The screams continue from behind her bedroom door. Husband closes the windows - Lord knows the poor neighbors have suffered through nights like this before.

She starts opening and slamming her door closed, over and over. The baby portraits are shaking on the walls. "Stop!" I enter her room, it's hot and airless and she lies flat on her back on the bed. The bedding has all been kicked to the floor. A scene from a movie about a possessed child comes to mind, which would ordinarily lighten my mood with the outrageousness of the comparison. Not tonight. A book flies toward me. The heat sucks out all creativity out of my head, leaving desperation in its wake.

"If you scream or throw one more thing, I am going to spank you." She responds with a wordless scream. I turn her over and slap her bottom with my hand. "Ow ow ow ow!" my child cries, adding anguish to her outrage.

When she first came home with us, a soft and fragrant bundle in my arms, I was loath to allow anyone else to hold her. My sister-in-law called me Momma Tiger because I was so protective. You never think you will end up here, in a hot room, acting against all good reason and knowledge, doing harm to your own beloved.

I rub her skin to soften the sting. I'm sorry. I'm so so sorry. She is furious, her face red and wet. She rolls away from me, off the bed and flings pillows in my direction.

I step out of the room, but hover close to the door, try to fold some laundry in the room across the hall. The howls now take on heart-piercing form: "Daddy!! Daddy!!"

Husband is on the back porch, getting some awful news about a former colleague. He comes in and sees my face, enters the bedroom. Exits the bedroom with "You need to calm down so we can talk with you!"

I fold the girls' shorts (so small!) to the calls of "Poopy-Head! Stinky-Pants!" I'm actually grateful for this - her rage may seem beyond what a five year old needs to experience, but the innocence of her words is reassuring. And she is staying in her room - for this bit of order I can also be relieved. I remember the advice to stay close to an upset child instead of deserting her to an isolating time out. I crack open the door and stick my head in. She's lying on the floor by the door; she slams it shut with her feet, knocking my ear and temple. Now it's my turn to scream "OW!" I let fly a few more choice words in the direction of the floor, the impassive ceiling. "That hurt!" Guilt whispers, "Serves you right." Oompa Loompas are dancing around, chanting, "The Mother and the Fa-ahther! The MOTHER AND THE FA-AHTHER!"

I'm consulting health books, looking up "Tantrum" and "Anger" as Dad reappears to go into her room.
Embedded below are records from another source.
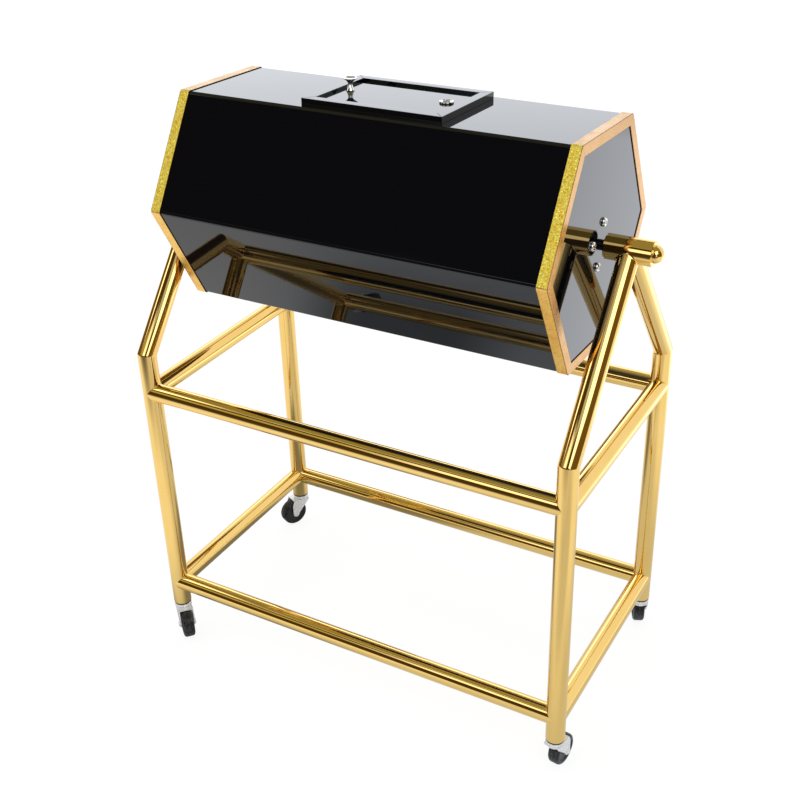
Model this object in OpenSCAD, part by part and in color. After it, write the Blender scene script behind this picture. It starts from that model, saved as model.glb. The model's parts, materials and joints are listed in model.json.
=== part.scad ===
// Hexagonal raffle drum of black acrylic, turning on a rolling stand of gold tube.
// The origin is on the floor under the middle of the stand.
// X runs along the drum, -Y is the front and Z is up.

/* [Drum] */
// Length of the drum over its end trims
drum_len = 670; // [560:5:760]
// Distance from the axle to the outer face of a facet
drum_flat = 168; // [145:1:185]
// Thickness of the six facet panels
facet_t = 5; // [3:0.5:8]
// Thickness of the two end panels
end_t = 6; // [4:0.5:10]
// Turn of the drum about its axle at rest
drum_turn = -2.5; // [-12:0.5:12]

/* [Edge trim] */
// Width of each flange of the angle trim
trim_w = 17; // [10:1:25]
// Thickness of the angle trim
trim_t = 1.5; // [1:0.1:3]

/* [Door] */
// Length of the raised door frame along the drum
door_len = 236; // [180:2:300]
// Strip of the top facet left bare in front of and behind the frame
door_margin = 12; // [6:1:25]
// Width of the frame's bars
door_bar = 16; // [10:1:22]
// Height of the frame above the facet
door_rim_h = 10.5; // [8:0.5:20]
// Width of the ledge that the lid rests on
door_ledge = 6; // [4:0.5:12]
// Thickness of the lid
lid_t = 6; // [3:0.5:8]
// Gap between the lid and the bars around it
lid_gap = 0.5; // [0.3:0.1:2]

/* [Knob and lock] */
// Distance from the knob's axis to the near end of the door opening
knob_in = 9; // [9:0.5:30]
// Distance from the lock's axis to the near end of the door opening
lock_in = 17; // [16:0.5:30]
// How far the knob and the lock stand behind the middle of the lid
fitting_back = 5; // [0:0.5:20]
// Height of the knob's foot
knob_foot_h = 8.5; // [5:0.5:12]
// Height of the neck between the knob's foot and its cup
knob_stem_h = 2; // [1:0.2:14]
// Height of the knob's cup
knob_cup_h = 8.5; // [6:0.5:16]
// Diameter of the knob's flared head
knob_head_d = 22; // [16:1:30]
// Diameter of the knob's neck
knob_neck_d = 6.5; // [6:0.5:10]
// Diameter of the knob's foot
knob_foot_d = 13.5; // [11:0.5:18]
// Diameter of the knob's spindle
spindle_d = 6; // [4:0.5:6]
// Diameter of the lock's head
lock_head_d = 22; // [19:1:28]
// Height of the lock's head above the lid
lock_head_h = 3.2; // [2:0.2:6]
// Radius of the rounded edge of the lock's head
lock_round = 1.8; // [0.6:0.2:1.8]
// Diameter of the lock's threaded barrel
lock_barrel_d = 16; // [14:0.5:17]
// Diameter of the turning plug in the lock
lock_plug_d = 11; // [9:0.5:12]
// Width of the lock nut across its flats
lock_nut_af = 20; // [19:0.5:24]
// Thickness of the lock nut
lock_nut_t = 3; // [2:0.5:3]
// Thickness of the cam and of the latch bar
cam_t = 2; // [1.5:0.5:3]
// How far the cam and the latch bar reach under the facet when shut
cam_catch = 8; // [5:0.5:15]

/* [Axle] */
// Diameter of the stub axles
axle_d = 16; // [12:0.5:20]
// Diameter of the flange inside each end panel
flange_d = 92; // [84:2:120]
// Thickness of the flange
flange_t = 6; // [4:0.5:10]
// Diameter of the circle that the flange bolts lie on
bolt_pcd = 66; // [56:1:74]
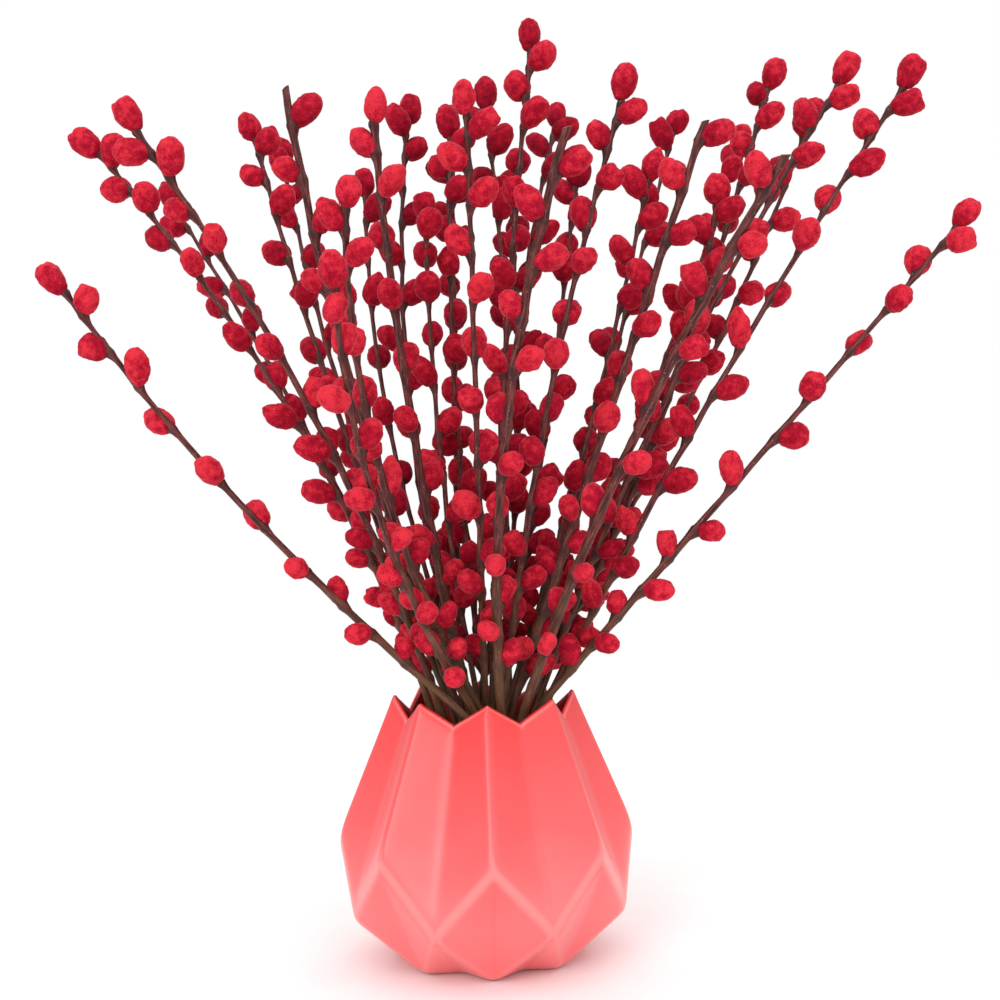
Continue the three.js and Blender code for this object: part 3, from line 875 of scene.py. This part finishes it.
@dataclass
class Vase:
    """The vase: eight upright folds under a zigzag lip, cast as one shell with softly rounded creases."""

    glaze: bpy.types.Material
    folds: int = 8
    front_turn: float = 0.05
    girdle: int = 2
    facet_cuts: int = 17
    soft_rounds: int = 5
    lip_rounds: int = 2
    smoothing: float = 0.5
    edge_depth: float = 1.3
    weld: float = 0.01
    lip_reach: float = 0.2
    lip_margin: float = 0.05
    rung_share: float = 0.5

    @property
    def columns(self) -> int:
        """The number of ridges and valleys."""
        return 2 * self.folds

    @property
    def lip(self) -> int:
        """The number of the row on the lip's outer edge."""
        return len(OUTER_ROWS) - 1

    def cage(self) -> tuple[BMesh, dict[BMVert, tuple[int, bool]]]:
        """Spins the ridge profile and moves every second column of corners to the valley.

        Returns:
            The cage, and for each corner its row and whether it lies on a valley.
        """
        bm = bmesh.new()
        rows = OUTER_ROWS + INNER_ROWS
        corners = [bm.verts.new((row.ridge[0], 0, row.ridge[1])) for row in rows]
        profile = corners + [bm.edges.new(pair) for pair in zip(corners, corners[1:])]
        axis = {"cent": (0, 0, 0), "axis": (0, 0, 1)}
        bmesh.ops.spin(bm, geom=profile, angle=FULL_TURN, steps=self.columns, use_merge=True, **axis)
        bmesh.ops.remove_doubles(bm, verts=bm.verts, dist=self.weld)
        places: dict[BMVert, tuple[int, bool]] = {}
        for corner in bm.verts:
            radius = math.hypot(corner.co.x, corner.co.y)
            here = Vector((radius, corner.co.z))
            level = min(range(len(rows)), key=lambda i: (Vector(rows[i].ridge) - here).length)
            column = round(math.atan2(corner.co.y, corner.co.x) * self.columns / FULL_TURN) % self.columns
            in_valley = column % 2 == 1
            radius, height = rows[level].valley if in_valley else rows[level].ridge
            angle = column * FULL_TURN / self.columns - FULL_TURN / 4 + self.front_turn
            corner.co = (radius * math.cos(angle), radius * math.sin(angle), height)
            places[corner] = (level, in_valley)
        return bm, places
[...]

I return to the kitchen, to the contented three year old, humming over her puzzle.

This is not a story about Mommy reaching deep to find wisdom, pulling out just the right words to comfort her child in a moment of crisis. The Waltons are far far away; so are the Ingalls. The Connors reside in another state. The Bradys don't live in this neighborhood. There are no Huxtables here.

Now I can remember what Carol Grannick said about optimistic thinking. Reframe the situation. Think: this moment is specific, transient and controllable. In other words, it's not all about me, it's not going to last forever and some of what happens is in my control. Instead of letting the trolls whisper, "She's been to the beach and a movie today. She's over-indulged," or "She's been to the beach and a movie today. She's ungrateful," I try to think, "She's been to the beach and a movie today. She's exhausted."

Upstairs is quiet. I hear the bedroom door open, then Daddy comes down, holding her hand. Her face is red and sad, but no longer contorted with rage. "I'm sorry," she says. "Oh Honey, I'm sorry too. Do you want me to heat up some of these noodles with butter and salt?" "Yes."

She eats. We watch a show together, both girls sitting in my lap. The little one gets up to jump around the room and we laugh at her kangaroo hops.

In bed, she leans against me and tells me the story of Alexander's Horrible, Terrible, No Good, Very Bad Day as I turn the pages. I say, "Tomorrow will be a fabulous, wonderful, very good, not bad day." We hug and kiss.